Scan the entries and tally the lines that include the string "Keep". Reply with the figure alone.

== MATERIAL SHOWN ==
------------------------

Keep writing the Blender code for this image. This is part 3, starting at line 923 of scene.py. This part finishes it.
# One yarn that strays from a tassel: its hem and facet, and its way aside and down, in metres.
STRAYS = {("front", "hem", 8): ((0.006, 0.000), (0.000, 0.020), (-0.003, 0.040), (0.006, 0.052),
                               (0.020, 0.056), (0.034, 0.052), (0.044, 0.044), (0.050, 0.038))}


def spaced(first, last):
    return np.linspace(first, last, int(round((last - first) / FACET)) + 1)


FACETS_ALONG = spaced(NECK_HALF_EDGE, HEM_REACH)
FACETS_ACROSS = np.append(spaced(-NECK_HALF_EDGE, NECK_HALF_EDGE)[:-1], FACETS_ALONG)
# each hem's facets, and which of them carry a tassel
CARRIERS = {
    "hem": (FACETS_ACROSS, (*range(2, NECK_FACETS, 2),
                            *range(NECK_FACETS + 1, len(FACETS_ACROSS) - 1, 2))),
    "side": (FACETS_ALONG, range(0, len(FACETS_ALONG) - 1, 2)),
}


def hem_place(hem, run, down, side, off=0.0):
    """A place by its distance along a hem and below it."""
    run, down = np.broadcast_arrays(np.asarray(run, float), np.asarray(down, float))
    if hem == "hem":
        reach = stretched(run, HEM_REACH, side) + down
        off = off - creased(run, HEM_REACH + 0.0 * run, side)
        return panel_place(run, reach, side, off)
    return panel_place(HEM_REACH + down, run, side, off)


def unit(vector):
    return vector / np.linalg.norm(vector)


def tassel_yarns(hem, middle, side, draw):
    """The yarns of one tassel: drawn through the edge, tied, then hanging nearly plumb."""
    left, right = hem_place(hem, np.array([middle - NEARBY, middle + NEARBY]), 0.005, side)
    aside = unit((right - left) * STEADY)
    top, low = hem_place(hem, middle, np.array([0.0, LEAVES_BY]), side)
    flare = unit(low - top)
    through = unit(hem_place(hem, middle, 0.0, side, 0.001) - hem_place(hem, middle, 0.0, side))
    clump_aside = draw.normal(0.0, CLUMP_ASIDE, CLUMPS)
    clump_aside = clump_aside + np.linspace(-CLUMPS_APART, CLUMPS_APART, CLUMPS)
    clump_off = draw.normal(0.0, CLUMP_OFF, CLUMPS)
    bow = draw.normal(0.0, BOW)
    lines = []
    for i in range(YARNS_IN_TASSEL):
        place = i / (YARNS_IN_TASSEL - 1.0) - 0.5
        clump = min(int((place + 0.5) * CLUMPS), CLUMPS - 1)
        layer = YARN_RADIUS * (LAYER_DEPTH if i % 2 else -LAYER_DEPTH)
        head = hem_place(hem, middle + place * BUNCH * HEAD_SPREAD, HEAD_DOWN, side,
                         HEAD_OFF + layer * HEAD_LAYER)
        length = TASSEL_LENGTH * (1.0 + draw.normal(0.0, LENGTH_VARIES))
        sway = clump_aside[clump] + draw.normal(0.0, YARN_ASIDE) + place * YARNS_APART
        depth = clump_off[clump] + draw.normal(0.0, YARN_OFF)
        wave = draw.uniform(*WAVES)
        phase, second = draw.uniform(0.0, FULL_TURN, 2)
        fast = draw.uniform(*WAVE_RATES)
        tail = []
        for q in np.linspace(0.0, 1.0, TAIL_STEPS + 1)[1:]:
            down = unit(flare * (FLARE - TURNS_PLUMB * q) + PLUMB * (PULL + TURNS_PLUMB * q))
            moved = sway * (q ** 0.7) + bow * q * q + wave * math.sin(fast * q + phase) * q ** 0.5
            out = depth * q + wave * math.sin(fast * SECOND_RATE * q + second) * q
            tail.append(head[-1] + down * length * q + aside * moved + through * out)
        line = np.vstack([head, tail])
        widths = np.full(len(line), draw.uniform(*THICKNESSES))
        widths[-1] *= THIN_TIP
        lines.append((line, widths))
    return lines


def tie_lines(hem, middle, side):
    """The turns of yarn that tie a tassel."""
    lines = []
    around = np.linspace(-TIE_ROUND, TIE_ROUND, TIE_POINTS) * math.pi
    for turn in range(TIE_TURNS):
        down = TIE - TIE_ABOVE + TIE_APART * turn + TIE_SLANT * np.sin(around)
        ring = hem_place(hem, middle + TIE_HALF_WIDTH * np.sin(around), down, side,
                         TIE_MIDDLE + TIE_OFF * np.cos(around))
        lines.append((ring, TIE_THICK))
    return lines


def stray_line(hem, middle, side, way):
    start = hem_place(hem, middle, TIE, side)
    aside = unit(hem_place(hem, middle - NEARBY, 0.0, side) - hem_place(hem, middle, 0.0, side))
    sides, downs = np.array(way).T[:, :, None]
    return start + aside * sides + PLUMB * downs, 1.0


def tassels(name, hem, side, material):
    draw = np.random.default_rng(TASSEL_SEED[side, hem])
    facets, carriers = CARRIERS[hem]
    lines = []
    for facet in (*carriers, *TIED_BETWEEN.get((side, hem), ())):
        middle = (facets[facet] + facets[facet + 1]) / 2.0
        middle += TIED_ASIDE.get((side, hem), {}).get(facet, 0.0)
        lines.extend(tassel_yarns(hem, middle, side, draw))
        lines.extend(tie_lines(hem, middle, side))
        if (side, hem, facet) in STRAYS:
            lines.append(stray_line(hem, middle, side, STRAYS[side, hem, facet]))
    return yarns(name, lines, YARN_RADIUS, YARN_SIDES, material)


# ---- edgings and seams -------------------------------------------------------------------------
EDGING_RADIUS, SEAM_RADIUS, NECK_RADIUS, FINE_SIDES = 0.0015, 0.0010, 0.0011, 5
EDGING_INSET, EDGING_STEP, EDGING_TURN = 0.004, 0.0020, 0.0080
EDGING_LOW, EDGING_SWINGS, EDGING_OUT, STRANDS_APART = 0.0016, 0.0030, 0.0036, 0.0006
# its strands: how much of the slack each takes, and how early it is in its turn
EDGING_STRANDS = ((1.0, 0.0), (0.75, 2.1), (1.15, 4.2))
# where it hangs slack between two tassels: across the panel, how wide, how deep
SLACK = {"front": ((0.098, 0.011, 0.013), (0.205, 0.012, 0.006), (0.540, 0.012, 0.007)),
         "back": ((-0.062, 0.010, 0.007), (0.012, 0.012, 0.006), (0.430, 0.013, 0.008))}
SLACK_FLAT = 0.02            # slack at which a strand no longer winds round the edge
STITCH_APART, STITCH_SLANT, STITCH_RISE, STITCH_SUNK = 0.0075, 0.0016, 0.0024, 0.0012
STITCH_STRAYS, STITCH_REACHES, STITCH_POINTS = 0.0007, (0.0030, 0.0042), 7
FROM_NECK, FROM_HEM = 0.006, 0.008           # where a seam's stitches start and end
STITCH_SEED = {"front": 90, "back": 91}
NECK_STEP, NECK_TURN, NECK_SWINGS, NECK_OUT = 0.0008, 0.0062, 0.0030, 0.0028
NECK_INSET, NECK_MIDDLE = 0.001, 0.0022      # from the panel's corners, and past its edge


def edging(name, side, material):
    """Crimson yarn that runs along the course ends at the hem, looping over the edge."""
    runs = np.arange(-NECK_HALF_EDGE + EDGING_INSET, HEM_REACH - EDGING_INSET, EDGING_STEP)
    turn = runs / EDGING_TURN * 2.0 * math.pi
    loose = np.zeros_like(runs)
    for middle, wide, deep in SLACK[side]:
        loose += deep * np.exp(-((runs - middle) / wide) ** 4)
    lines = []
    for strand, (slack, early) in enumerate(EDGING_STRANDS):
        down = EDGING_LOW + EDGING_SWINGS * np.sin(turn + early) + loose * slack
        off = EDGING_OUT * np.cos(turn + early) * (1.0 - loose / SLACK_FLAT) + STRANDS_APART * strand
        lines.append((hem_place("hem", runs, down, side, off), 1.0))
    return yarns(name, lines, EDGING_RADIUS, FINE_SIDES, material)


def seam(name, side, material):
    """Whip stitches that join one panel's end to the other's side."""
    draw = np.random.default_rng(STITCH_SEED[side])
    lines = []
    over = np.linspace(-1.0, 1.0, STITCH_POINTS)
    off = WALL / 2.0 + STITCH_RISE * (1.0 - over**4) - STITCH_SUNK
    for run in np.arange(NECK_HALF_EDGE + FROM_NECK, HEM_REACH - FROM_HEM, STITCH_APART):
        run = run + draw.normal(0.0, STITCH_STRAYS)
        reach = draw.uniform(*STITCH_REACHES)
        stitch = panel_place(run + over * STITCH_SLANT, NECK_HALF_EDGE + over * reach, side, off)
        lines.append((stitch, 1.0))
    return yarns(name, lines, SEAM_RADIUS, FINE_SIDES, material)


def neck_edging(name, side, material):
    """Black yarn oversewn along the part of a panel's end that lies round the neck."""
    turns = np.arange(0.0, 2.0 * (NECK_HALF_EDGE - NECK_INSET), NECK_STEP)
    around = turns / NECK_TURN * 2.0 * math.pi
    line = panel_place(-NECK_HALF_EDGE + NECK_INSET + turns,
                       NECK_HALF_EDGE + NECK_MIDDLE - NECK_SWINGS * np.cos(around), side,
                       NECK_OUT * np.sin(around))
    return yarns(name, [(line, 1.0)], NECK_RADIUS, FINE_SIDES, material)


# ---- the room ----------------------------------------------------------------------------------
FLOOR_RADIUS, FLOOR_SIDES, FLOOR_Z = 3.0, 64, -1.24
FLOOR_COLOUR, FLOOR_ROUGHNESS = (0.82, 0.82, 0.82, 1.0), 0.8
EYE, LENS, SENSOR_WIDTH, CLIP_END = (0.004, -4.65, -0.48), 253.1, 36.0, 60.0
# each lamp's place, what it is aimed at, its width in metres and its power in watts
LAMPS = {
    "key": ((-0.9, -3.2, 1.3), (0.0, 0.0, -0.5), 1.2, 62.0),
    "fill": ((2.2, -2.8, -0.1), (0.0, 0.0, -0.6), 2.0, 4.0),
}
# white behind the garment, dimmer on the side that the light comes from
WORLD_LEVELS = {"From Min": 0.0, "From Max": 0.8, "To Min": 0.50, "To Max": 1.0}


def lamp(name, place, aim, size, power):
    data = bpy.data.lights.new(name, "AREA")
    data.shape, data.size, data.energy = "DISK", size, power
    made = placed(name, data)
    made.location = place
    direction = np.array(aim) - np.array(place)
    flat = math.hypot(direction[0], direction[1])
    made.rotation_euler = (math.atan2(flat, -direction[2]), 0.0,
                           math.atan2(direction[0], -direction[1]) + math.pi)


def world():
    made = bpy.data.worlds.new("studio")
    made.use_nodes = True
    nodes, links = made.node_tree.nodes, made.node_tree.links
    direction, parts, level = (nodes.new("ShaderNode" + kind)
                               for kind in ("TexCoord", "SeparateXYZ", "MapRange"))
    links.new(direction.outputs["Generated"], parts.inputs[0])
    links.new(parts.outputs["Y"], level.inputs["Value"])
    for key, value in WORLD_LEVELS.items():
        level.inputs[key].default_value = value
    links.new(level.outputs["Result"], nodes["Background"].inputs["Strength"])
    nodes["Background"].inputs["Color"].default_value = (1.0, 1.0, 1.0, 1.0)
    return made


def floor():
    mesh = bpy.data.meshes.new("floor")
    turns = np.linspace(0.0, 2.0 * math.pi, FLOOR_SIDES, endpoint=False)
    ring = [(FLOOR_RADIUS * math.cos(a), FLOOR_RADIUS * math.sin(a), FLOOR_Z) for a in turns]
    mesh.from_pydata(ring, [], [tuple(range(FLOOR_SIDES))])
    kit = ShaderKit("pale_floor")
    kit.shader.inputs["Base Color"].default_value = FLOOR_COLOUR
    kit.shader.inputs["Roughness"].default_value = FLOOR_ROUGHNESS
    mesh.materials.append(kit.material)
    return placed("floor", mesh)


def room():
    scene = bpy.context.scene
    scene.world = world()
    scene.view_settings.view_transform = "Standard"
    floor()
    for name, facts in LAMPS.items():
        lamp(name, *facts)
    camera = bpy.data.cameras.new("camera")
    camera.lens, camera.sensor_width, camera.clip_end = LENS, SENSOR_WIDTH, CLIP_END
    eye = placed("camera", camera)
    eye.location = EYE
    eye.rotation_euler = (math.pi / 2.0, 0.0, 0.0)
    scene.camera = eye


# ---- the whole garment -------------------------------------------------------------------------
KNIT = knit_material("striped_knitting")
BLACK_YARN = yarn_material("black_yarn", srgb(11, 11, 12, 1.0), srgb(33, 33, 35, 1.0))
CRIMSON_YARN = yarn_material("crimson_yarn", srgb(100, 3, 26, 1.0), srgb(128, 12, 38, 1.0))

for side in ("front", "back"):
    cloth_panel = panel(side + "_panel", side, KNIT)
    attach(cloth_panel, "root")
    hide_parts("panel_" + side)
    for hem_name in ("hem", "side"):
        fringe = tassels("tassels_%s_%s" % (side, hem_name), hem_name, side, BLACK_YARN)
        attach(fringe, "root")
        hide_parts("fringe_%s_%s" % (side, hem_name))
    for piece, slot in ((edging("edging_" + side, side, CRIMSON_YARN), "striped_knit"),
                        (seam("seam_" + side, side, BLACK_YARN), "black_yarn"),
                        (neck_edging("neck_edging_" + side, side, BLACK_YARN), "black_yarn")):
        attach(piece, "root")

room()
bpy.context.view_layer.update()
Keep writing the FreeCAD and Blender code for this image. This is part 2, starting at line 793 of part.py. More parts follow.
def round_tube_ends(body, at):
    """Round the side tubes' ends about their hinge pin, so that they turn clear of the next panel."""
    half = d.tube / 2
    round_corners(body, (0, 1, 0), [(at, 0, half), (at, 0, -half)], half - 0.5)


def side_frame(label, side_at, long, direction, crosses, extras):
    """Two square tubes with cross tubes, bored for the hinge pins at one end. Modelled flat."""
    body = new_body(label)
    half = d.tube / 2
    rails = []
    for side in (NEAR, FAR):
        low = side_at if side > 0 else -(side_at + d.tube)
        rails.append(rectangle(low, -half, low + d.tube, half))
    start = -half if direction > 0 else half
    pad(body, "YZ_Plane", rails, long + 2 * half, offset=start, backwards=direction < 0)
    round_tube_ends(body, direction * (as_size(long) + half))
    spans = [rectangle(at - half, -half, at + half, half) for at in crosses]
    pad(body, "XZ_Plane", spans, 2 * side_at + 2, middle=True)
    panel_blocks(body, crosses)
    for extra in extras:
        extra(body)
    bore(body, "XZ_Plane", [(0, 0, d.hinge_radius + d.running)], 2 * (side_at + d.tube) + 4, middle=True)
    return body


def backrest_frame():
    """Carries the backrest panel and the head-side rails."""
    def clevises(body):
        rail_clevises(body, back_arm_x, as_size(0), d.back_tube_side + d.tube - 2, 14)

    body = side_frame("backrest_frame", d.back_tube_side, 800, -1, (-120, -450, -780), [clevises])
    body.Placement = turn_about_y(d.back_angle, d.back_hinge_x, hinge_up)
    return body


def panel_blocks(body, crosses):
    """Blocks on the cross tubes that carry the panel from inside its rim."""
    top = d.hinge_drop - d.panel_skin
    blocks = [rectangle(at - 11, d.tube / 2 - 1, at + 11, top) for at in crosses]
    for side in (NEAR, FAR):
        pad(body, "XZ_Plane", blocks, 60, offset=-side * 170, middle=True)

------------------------

== WORKED SOLUTION ==
2